No one knows whether Secretary of State Kerry’s initiative to bring about a negotiated solution to the Israeli-Palestinian conflict will succeed, but Jonathan S. Tobin claims to know not only that it won’t, but who will be responsible for its failure (the Palestinians) and who will be blamed (Israel) (“If Kerry fails, the world will blame Israel”).
Tobin’s assessment is based on a flawed reading of history in which the Israelis have always done everything right and the Palestinians have done everything wrong. In reality, both sides have played a part in the failure of past attempts. Palestinian rigidity has caused problems, but so has Israel’s settlement policy, and Tobin mischaracterizes negotiations which ended because the Israeli prime minister left office before they could be completed as Palestinian rejections.
Surely Israel has often been singled out unfairly for criticism and may be again, but that doesn’t mean that all criticism of Israel is unwarranted. If Israel does bring about the failure of the talks, it deserves to be blamed. The same is true of the Palestinians, and I, for one, will not hesitate to add my voice to those blaming them if they deserve it. I hope the question will not arise because the talks will succeed, and I think we need to give them every chance to do so.
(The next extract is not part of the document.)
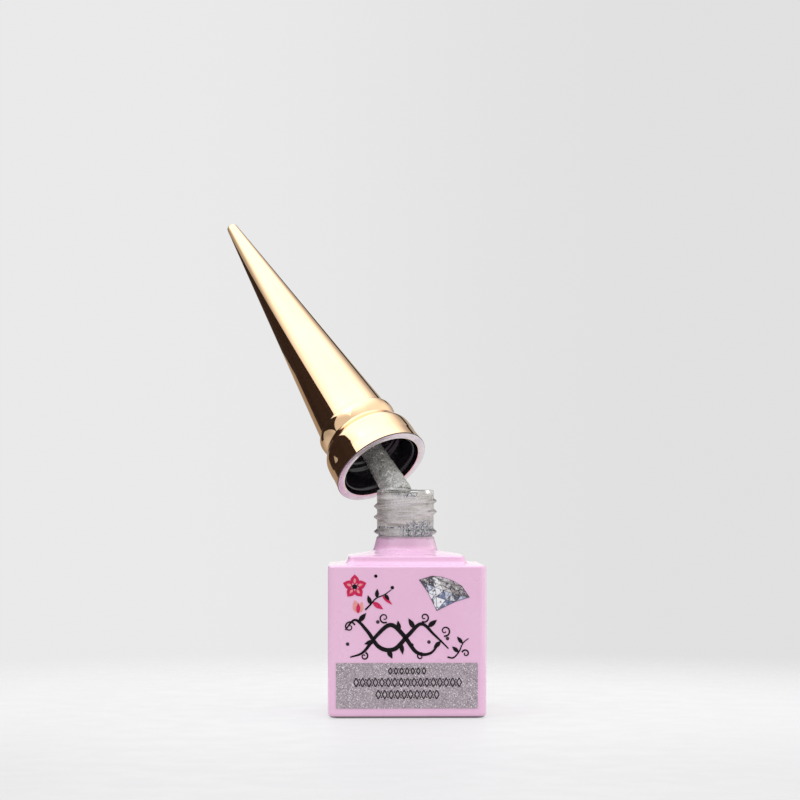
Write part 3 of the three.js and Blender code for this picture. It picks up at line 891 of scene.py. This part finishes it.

Tobin thinks the talks are doomed to failure and should therefore not be pursued at the risk of making things worse, but this kind of thinking would guarantee that a peaceful resolution will never come, leading to the ultimate demise of Israel as a secure, democratic, and Jewish state.
Martin J. Levine
The author is a member of the executive committee and communications cochair for the Northern New Jersey chapter of J Street.